PERHAPS NOT, BUT THAT MIGHT be the wrong question. Landscape photographs have been around just as long, and yet no one cries out over the thousandth rendition of Half Dome, or, for that matter, when the Grand Canyon is used to sell an SUV. So redundancy isn’t the issue.

Perhaps a more appropriate question is this: Is Ritts less of an artist because his recent subjects have included celebrities such as Tiger Woods and President Clinton? Ritts argues that it doesn’t matter as long as the pictures hold up as well-done portraits. He recognizes the fleeting nature of fame and insists quality will transcend the celebrity of the moment. “Fifty or 60 years from now, if someone sees a portrait of Madonna, they really won’t care that it was Madonna or they won’t know who the hell she was,” he says. “But it’ll hold up as a portrait of an interesting woman you want to know. You feel her. There’s something coming from it.”

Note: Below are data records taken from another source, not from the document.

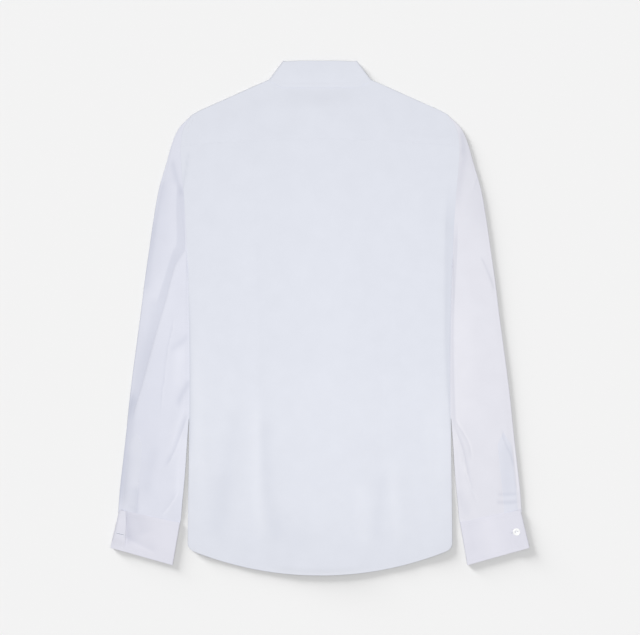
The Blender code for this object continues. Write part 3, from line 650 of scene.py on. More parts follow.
for word, side in SIDES.items():
    x = np.broadcast_to(station * side, (down.size, station.size))
    for _ in range(6):
        under_yoke = shoulder(station) - YOKE_FRONT + FRONT_TOP_GAP
        top = np.where(inner, neck_front(station) - 0.15, under_yoke)
        y = mix(top, hem(x, FRONT_SHORTER), down)
        x = beyond_neck(station * side, y)
    z = front_low(x, y, side) + LOW_PLY + folds(FRONT_FOLDS[side], x, y)
    z = np.maximum(z, PLY / 2) + side_seam(x, y) + tail_lift(x, y)
    z += ~inner * TOP_EDGE_UP * fall(*TOP_EDGE, top - y)
    grid = np.stack((x, y, z), -1)
    fronts[side] = cloth("front_panel_" + word, grid, poplin_front)
    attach(fronts[side], "root")
    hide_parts("front_" + word)
    tail = on_grid(grid, row_at(down, 1 - HEM_STITCH / FRONT_LONG), 0.01 + 0.98 * EVEN)
    stitches("front_%s_hem_stitching" % word, [tail], fronts[side], up=-1)


# ------------------------------------------------------------------ front placket
# The buttonhole strip is folded poplin with a light interlining, stitched along
# both edges to the outer face of the left front.

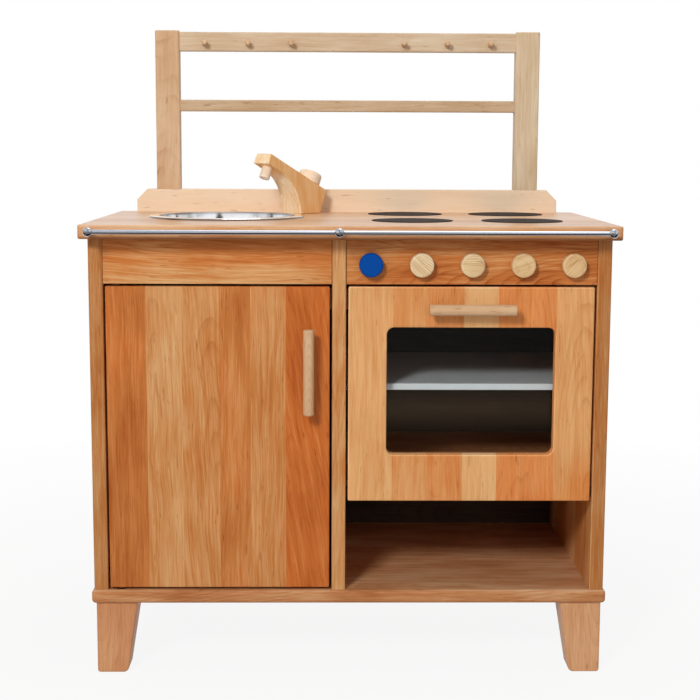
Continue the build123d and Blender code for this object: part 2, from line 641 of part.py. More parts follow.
def build_worktop():
    """Worktop, and everything that is let into it or fixed along its front edge."""
    half = WORKTOP_WIDTH / 2
    top = block((-half, half), (WORKTOP_FRONT, WORKTOP_REAR), (WORKTOP_UNDER, WORK_HEIGHT))
    top = fillet(top.edges().filter_by(Axis.Z), WORKTOP_CORNER)
    flats = top.edges().group_by(Axis.Z)
    top = fillet(flats[0] + flats[-1], ARRIS)
    top -= along((SINK_AT, SINK_Y, WORKTOP_UNDER), Z_POS, BOARD, SINK_HOLE_R)
    top -= along((TAP_AT, TAP_Y, WORKTOP_UNDER), Z_POS, BOARD, TAP_PIVOT_R)
    for x, y in DISC_PLACES:
        top -= along((x, y, WORK_HEIGHT), Z_NEG, DISC_RECESS, DISC_R)
    parts["worktop"] = cut_all(top, carcass_dowels() + frame_dowels() + rail_screws())
    parts["hob_discs"] = group(hob_disc(x, y) for x, y in DISC_PLACES)
    parts["sink_bowl"] = sink_bowl()
    parts["towel_rail"] = towel_rail()
    parts["rail_spacers"] = group(rail_spacers())
    parts["rail_screws"] = group(rail_screws())


# ---------------------------------------------------------------- tap
def on_ridge(distance, depth=0.0):
    """Point of the tap's side view: so far along the ridge from its rear end, and so deep below it."""
    slope = radians(TAP_SLOPE)
    x = distance * cos(slope) + depth * sin(slope)
    return (x, TAP_REAR_HEIGHT + distance * sin(slope) - depth * cos(slope))


def tap_profile():
    """Side view of the tap: X from the rear corner towards the nose, Y up from the worktop."""
    slope = tan(radians(TAP_SLOPE))
    nose_top = on_ridge(TAP_RIDGE)
    nose_low = on_ridge(TAP_RIDGE, TAP_NOSE)
    throat = (TAP_THROAT_AT, nose_low[1] - (nose_low[0] - TAP_THROAT_AT) * slope)
    heel = (TAP_REAR_HEIGHT * slope, FLOAT)
    toe = (TAP_THROAT_AT, FLOAT)
    outline = make_face(Polyline(on_ridge(0), nose_top, nose_low, throat, toe, heel, close=True))
    corner = outline.vertices().sort_by_distance((throat[0], throat[1], 0))[0]
    return fillet(corner, TAP_THROAT_R)


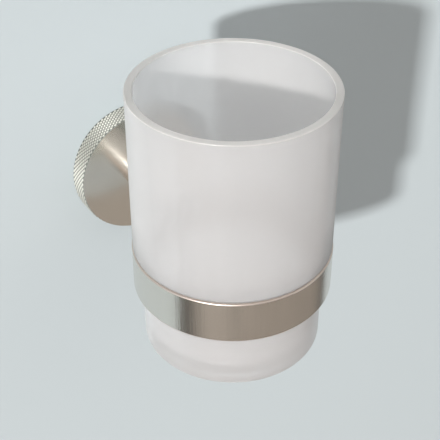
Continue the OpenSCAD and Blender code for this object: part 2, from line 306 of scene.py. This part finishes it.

The art world may not see it that way. “It depends on who’s writing the history,” says former New York Times art critic Andy Grundberg. “But if the history is about people who changed the direction or changed the tenor of the photography that got done, that’s not [Ritts’] strong point.”

Advertisement

Ritts is at a point where his career is nearly self-sustaining, critics or no. Stars are comfortable with him, as are editors. His eight books have all been big sellers and his limited-edition photographs often sell out. “He’s at the top level,” says art dealer Fahey, Ritts’ gallery rep. “In photography and in the arts, pretty much once you get to the top level, you don’t really go down.”

If nothing else, Ritts hasn’t lost his enthusiasm. He appears happiest as he describes how great Clooney will look caressed by the soft afternoon glow coming through the studio’s entrance. Reminded how his comment echoes his description of the garage light he first noticed more than two decades ago, Ritts says, “Yeah, I feel right at home.”